Although the necessary action may have been taken to arrange for the supply of grain to meet particular needs, e.g. imports by private sector traders to meet a market shortfall and food aid shipments for relief programmes targeted at the chronically food insecure, events outside the control of the responsible agencies can result in a delay in the receipt of the shipment, e.g. shipping delays, grain quality below contract specification. Such circumstances can result in shortages occurring in the market or in relief programmes having to be suspended pending the arrival of the shipment. Provided that there are no imminent demands likely on the grain reserve for meeting food emergencies, consideration could be given to authorising "loans" from the reserve to the agency concerned. Such loans would be "repaid" from the shipment, when it arrives. Care needs to be taken to ensure that grain quality requirements for replenishment, as well as quantity are adequately specified. To guard against possible default, particularly when the borrower is a commercial or public sector organisation, proof needs to be given as to how the loan is to be repaid and the transaction is covered by a legally binding agreement. Consideration could also be given to requiring an irrevocable bank guarantee for the value of the loan which would be redeemable in the event of a default.
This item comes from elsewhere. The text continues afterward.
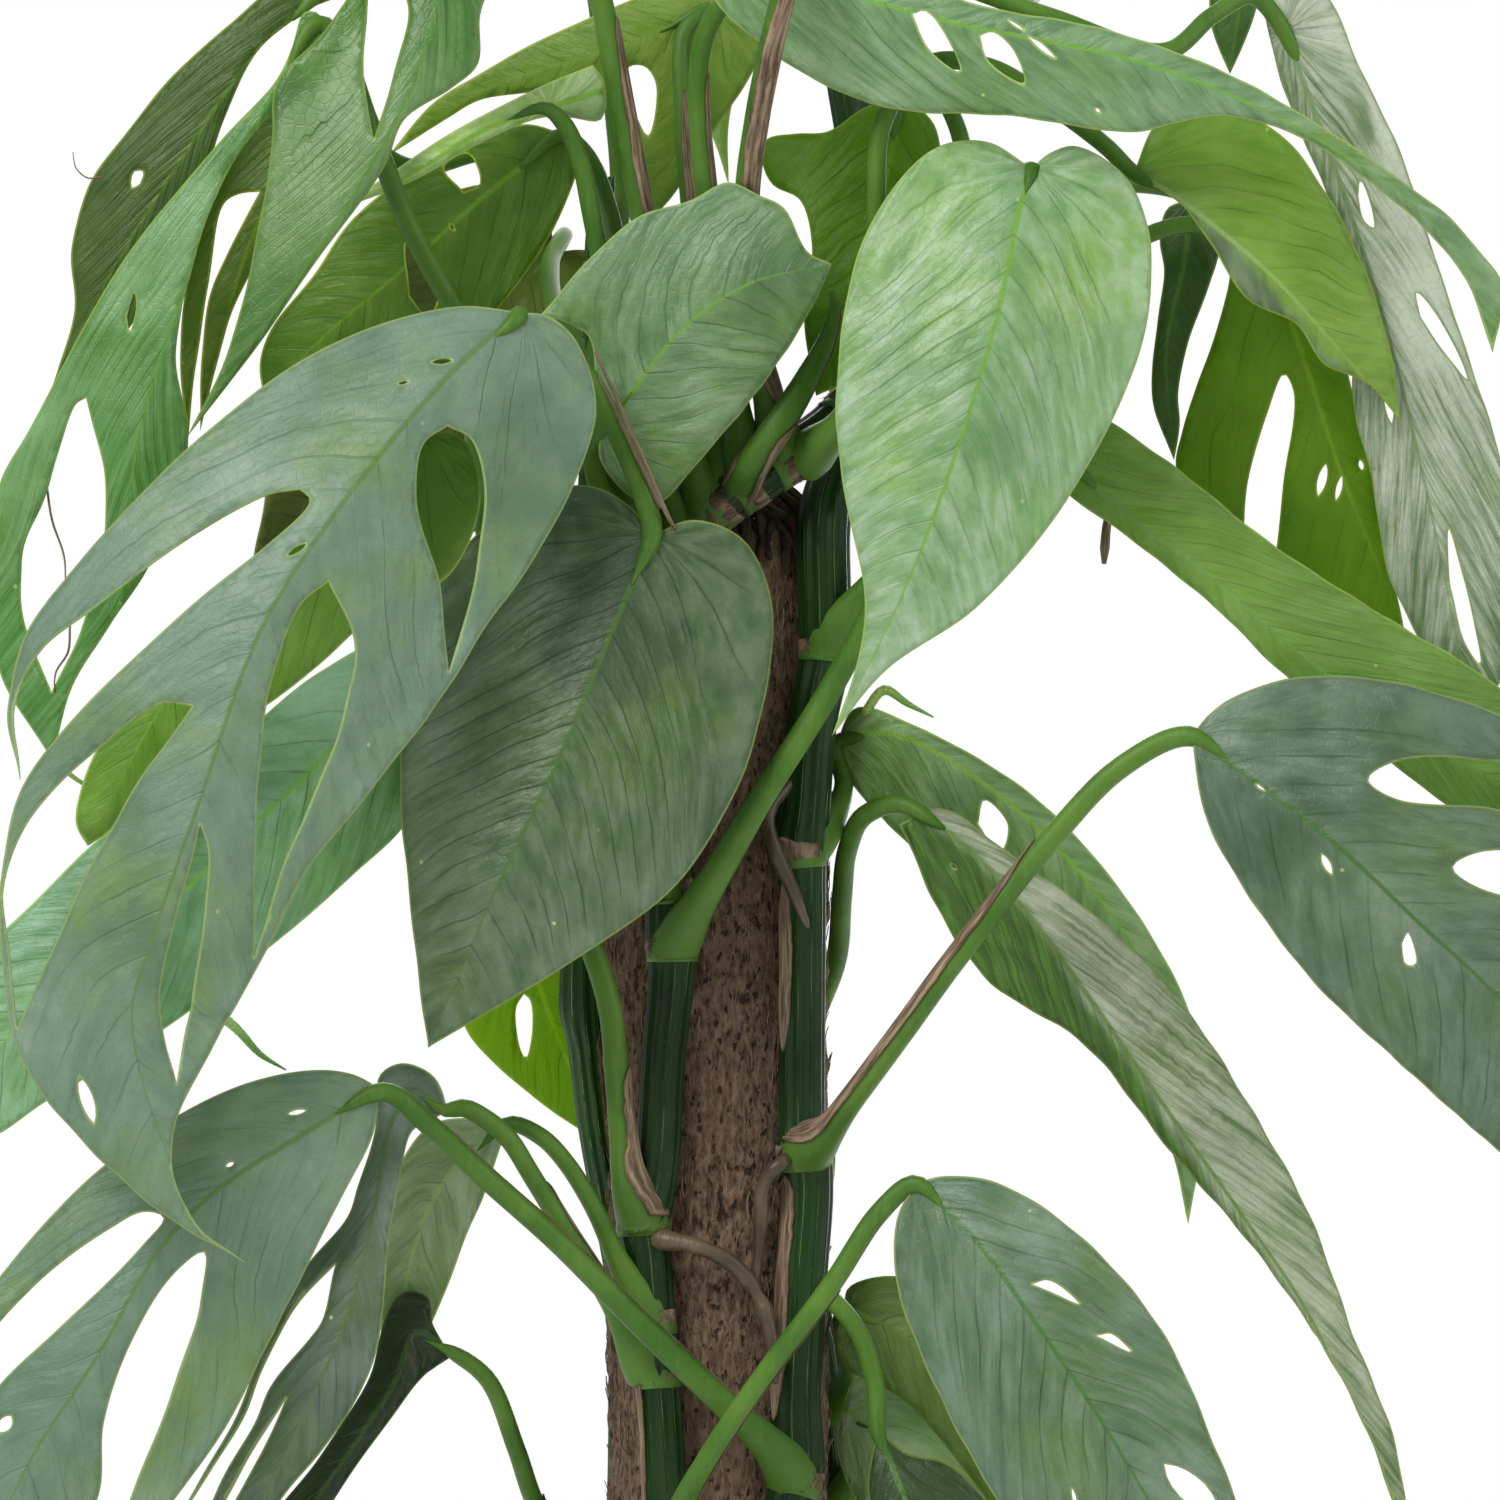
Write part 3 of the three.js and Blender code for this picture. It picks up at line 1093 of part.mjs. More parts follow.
    margin: [
      [170, -5, 158, 0, 145, 5.5, 133, 11, 120, 18.5, 108, 26, 97, 39],
      [112, 29.5, 120, 25, 133, 23, 142, 21.5, 150, 22, 156, 30, 160, 42, 163, 55],
      [169, 48, 178, 33, 187, 20, 191, 11, 188, 1, 178, -3],
    ],
    holes: [
      [[157, 17, 161, 16.5, 164, 21, 162, 34, 158.5, 28]],
    ],
    stalk: [181, 127, 36, 2.5, 177, 96, 31, 2.4, 172.5, 52, 25, 2.3, 170.5, 26, 23, 2.2, 171, 8, 20, 2,
      177, 2, 17, 1.8, 165, 8, 17, 1.2],
  },
  {
    name: "leaf_behind_right_heart",
    on: "vine_front_left",
    colour: "under",
    fold: [-0.15, -0.15],
    rib: [226, 24, 22, 220, 50, 26, 212, 78, 32, 204, 99, 38],
    margin: [
      [216, 27, 207, 33, 199, 33.5, 191.5, 35, 190.5, 40, 193, 46, 200, 50, 203, 62, 201, 80, 204, 99],
      [214, 94, 226, 80, 234, 55, 234, 32, 226, 24],
    ],
    stalk: [217, 90, 18, 2.5, 228, 84, 13, 2.4, 240, 62, 10, 2.3, 240, 34, 13, 2.2, 232, 21, 19, 2,
      226, 24, 22, 1.9, 223, 36, 23, 1.2],
  },
];

function stemSolid(points, on, sides = 6) {
  return solidOf(tube(stemPath(points), sides)).subtract(grownVines[on]);
}

for (const leaf of leaves) {
  const path = groups(leaf.stalk, 4).map(([x, y, out, r]) => {
    const p = sight(x, y, out);
    return [p.x, p.y, p.z, r];
  });
  const solid = solidOf(blade(leaf, sight)).add(stemSolid(path, leaf.on));
  add(leaf.name, solid, colours[leaf.colour], 0.5);
}

// ---- leaves around the back, at the crown and low down, shaped like leaves of the front ----
// like: the leaf it copies, at: its base x, y, z, azimuth: where it faces (0 front, 90 right, 180 back),
// turn: degrees clockwise in its own plane, foot: height on its vine

const spares = [
  { name: "leaf_crown_front", like: "leaf_centre_heart", on: "vine_front_left", foot: 935,
    at: [48, -42, 968], azimuth: 20, turn: -58, scale: 0.62, mirror: false },
  { name: "leaf_crown_left", like: "leaf_top_heart", on: "vine_front_left", foot: 905,
    at: [-42, -22, 955], azimuth: -75, turn: -15, scale: 0.62, mirror: true },
  { name: "leaf_crown_right", like: "leaf_lower_right", on: "vine_front_left", foot: 890,
    at: [78, 14, 948], azimuth: 95, turn: 20, scale: 0.7, mirror: false },
  { name: "leaf_crown_back", like: "leaf_right_heart", on: "vine_front_left", foot: 870,
    at: [4, 62, 930], azimuth: 185, turn: -20, scale: 0.75, mirror: false },
  { name: "leaf_back_top_right", like: "leaf_right_heart", on: "vine_front_left", foot: 820,
    at: [52, 70, 822], azimuth: 155, turn: -20, scale: 0.8, mirror: false },
  { name: "leaf_back_top_left", like: "leaf_centre_heart", on: "vine_back_left", foot: 770,
    at: [-42, 72, 800], azimuth: 205, turn: -20, scale: 0.85, mirror: true },
  { name: "leaf_back_middle", like: "leaf_lower_right", on: "vine_back_left", foot: 650,
    at: [6, 92, 700], azimuth: 178, turn: 30, scale: 0.66, mirror: false },
  { name: "leaf_back_low", like: "leaf_centre_heart", on: "vine_back_right", foot: 560,
    at: [6, 78, 590], azimuth: 175, turn: -24, scale: 0.55, mirror: false },
  { name: "leaf_low_front", like: "leaf_centre_heart", on: "vine_front_right", foot: 330,
    at: [10, -98, 352], azimuth: 2, turn: -20, scale: 0.8, mirror: false },
  { name: "leaf_low_front_left", like: "leaf_upper_left_split", on: "vine_front_left", foot: 420,
    at: [-62, -80, 452], azimuth: -38, turn: -20, scale: 0.62, mirror: false },
  { name: "leaf_low_front_right", like: "leaf_lower_right", on: "vine_front_right", foot: 390,
    at: [70, -78, 420], azimuth: 42, turn: 28, scale: 0.8, mirror: false },
  { name: "leaf_low_right", like: "leaf_right_split", on: "vine_back_right", foot: 330,
    at: [98, -2, 392], azimuth: 88, turn: 30, scale: 0.75, mirror: false },
  { name: "leaf_low_left", like: "leaf_lower_left_split", on: "vine_back_left", foot: 400,
    at: [-98, -6, 440], azimuth: -85, turn: -32, scale: 0.7, mirror: false },
  { name: "leaf_low_back_right", like: "leaf_right_heart", on: "vine_back_right", foot: 420,
    at: [66, 70, 470], azimuth: 135, turn: -15, scale: 0.8, mirror: true },
  { name: "leaf_low_back_left", like: "leaf_centre_heart", on: "vine_back_left", foot: 300,
    at: [-64, 66, 350], azimuth: 222, turn: -18, scale: 0.8, mirror: false },
  { name: "leaf_low_back", like: "leaf_lower_right", on: "vine_back_right", foot: 270,
    at: [8, 96, 380], azimuth: 182, turn: 30, scale: 0.7, mirror: true },
];

function vineAt(name, z) {
  const line = vineLines[name];
  for (let i = 0; i < line.length - 1; i += 1) {
    const a = line[i];
    const b = line[i + 1];
    if (a[2] >= z && b[2] <= z) {
      const t = (a[2] - z) / (a[2] - b[2]);
      return new THREE.Vector3(a[0], a[1], a[2]).lerp(new THREE.Vector3(b[0], b[1], b[2]), t);
    }
  }
  throw new Error(`${name} does not reach ${z}`);
}

for (const spare of spares) {
  const model = leaves.find((leaf) => leaf.name === spare.like);
  const rib = smooth(groups(model.rib, 3), 4);
  const place = stand({ ...spare, base: rib[0] });
  const foot = vineAt(spare.on, spare.foot);
  const base = place(...rib[0]);
  const along = place(...rib[Math.round(12 / (4 * spare.scale))]);
  const swing = THREE.MathUtils.degToRad(spare.azimuth);
  const ahead = new THREE.Vector3(Math.sin(swing), -Math.cos(swing), 0);
  const rise = new THREE.Vector3(0, 0, 1);
  const reach = base.distanceTo(foot);
  const leave = foot.clone().setZ(0).normalize().lerp(ahead, 0.4).normalize();
  const spots = [
    foot,
    foot.clone().addScaledVector(leave, 12).addScaledVector(rise, 8),
    foot.clone().lerp(base, 0.55).addScaledVector(rise, reach * 0.14).addScaledVector(leave, 8),
    base.clone().addScaledVector(ahead, -6).addScaledVector(rise, 4),
    base,
    along.addScaledVector(ahead, -0.4),
  ];
  const radii = [2.9, 2.6, 2.4, 2.2, 2, 1.2];
  const path = spots.map((p, i) => [p.x, p.y, p.z, radii[i]]);
  const solid = solidOf(blade(model, place, 1 / spare.scale)).add(stemSolid(path, spare.on));
  add(spare.name, solid, colours[model.colour], 0.5);
}

// the young leaf still rolled up beside the pole's top
const shootPath = groups([
  184, 124, 37, 3.6, 188, 117, 47, 3.8, 196, 104, 49, 3.8, 202, 94, 47, 3.2, 207, 84, 47, 2.2,
  208.5, 77, 47, 1.2, 208, 73, 47, 0.7,
], 4).map(([x, y, out, r]) => {
  const p = sight(x, y, out);
  return [p.x, p.y, p.z, r];
});
add(
  "leaf_young_rolled",
  solidOf(tube(stemPath(shootPath, 0.6, 20), 7)).subtract(grownVines.vine_front_left),
  colours.young,
  0.5,
);

export default plant;
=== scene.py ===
import math

import bpy
import numpy as np
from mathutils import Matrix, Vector
from mathutils.geometry import delaunay_2d_cdt


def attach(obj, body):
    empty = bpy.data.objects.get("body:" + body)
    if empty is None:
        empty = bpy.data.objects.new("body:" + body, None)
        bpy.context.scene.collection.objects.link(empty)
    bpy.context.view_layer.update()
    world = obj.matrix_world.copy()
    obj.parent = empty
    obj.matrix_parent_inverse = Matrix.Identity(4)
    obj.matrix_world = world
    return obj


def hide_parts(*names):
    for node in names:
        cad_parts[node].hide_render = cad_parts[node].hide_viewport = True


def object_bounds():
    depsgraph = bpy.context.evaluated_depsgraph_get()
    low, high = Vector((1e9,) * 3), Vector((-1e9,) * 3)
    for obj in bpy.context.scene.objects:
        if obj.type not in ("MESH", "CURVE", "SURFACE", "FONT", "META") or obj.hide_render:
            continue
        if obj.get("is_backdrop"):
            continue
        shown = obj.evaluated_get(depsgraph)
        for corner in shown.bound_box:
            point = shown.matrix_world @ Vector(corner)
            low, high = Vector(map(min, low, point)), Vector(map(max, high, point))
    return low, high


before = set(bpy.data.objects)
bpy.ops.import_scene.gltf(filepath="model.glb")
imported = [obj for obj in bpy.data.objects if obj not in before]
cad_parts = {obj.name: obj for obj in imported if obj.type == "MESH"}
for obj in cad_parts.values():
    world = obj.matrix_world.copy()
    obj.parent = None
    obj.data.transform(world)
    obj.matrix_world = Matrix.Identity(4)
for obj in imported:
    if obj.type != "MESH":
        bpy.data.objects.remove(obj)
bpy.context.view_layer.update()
mm = 0.001

# the drawing stands upright in front of the pole: x to the right, y down, out toward the viewer, in mm.
# viewX, viewZ and distance: where the camera stands. width: how much of the drawing the photograph shows
drawing = {"poleX": 179.5, "top": 860.0, "viewX": 8.0, "viewZ": 672.5, "distance": 3000.0, "width": 375.0}


# from the drawing to the plant, as the camera sees it
def sight(spots):
    p = np.asarray(spots, float)
    k = 1 - p[:, 2] / drawing["distance"]
    x = drawing["viewX"] + (p[:, 0] - drawing["poleX"] - drawing["viewX"]) * k
    z = drawing["viewZ"] + (drawing["top"] - p[:, 1] - drawing["viewZ"]) * k
    return np.stack([x, -p[:, 2], z], 1)


# sets a leaf of the drawing somewhere else on the plant
def stand(at, azimuth, turn, scale, mirror, base):
    spin = math.radians(turn)
    swing = math.radians(azimuth)
    flip = -1 if mirror else 1

    def place(spots):
        p = np.asarray(spots, float)
        u = (p[:, 0] - base[0]) * scale * flip
        v = (p[:, 1] - base[1]) * scale
        right = u * math.cos(spin) - v * math.sin(spin)
        down = u * math.sin(spin) + v * math.cos(spin)
        front = (p[:, 2] - base[2]) * scale
        x = right * math.cos(swing) + front * math.sin(swing)
        y = right * math.sin(swing) - front * math.cos(swing)
        return np.stack([x, y, -down], 1) + np.asarray(at, float)

    return place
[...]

Using the strategic grain reserve in this manner was a common feature in operations of the Ethiopian food security reserve during the 1980s, when loans were made to NGOs who were experiencing delays in the arrival of food aid or who had under-estimated the needs of their relief programmes and were awaiting the arrival of additional shipments. These loans were then repaid by the NGO immediately after the arrival of the shipment. During the 1994 refugee crisis when large numbers of people were suddenly forced to flee from Rwanda, the Tanzanian strategic grain reserve was used to supply grain "on loan" to donors, in particular WFP, to enable relief operations to be initiated. Had the reserve not been in position considerable delays would probably have been encountered in mobilising alternative supplies, with a resultant increase in human suffering.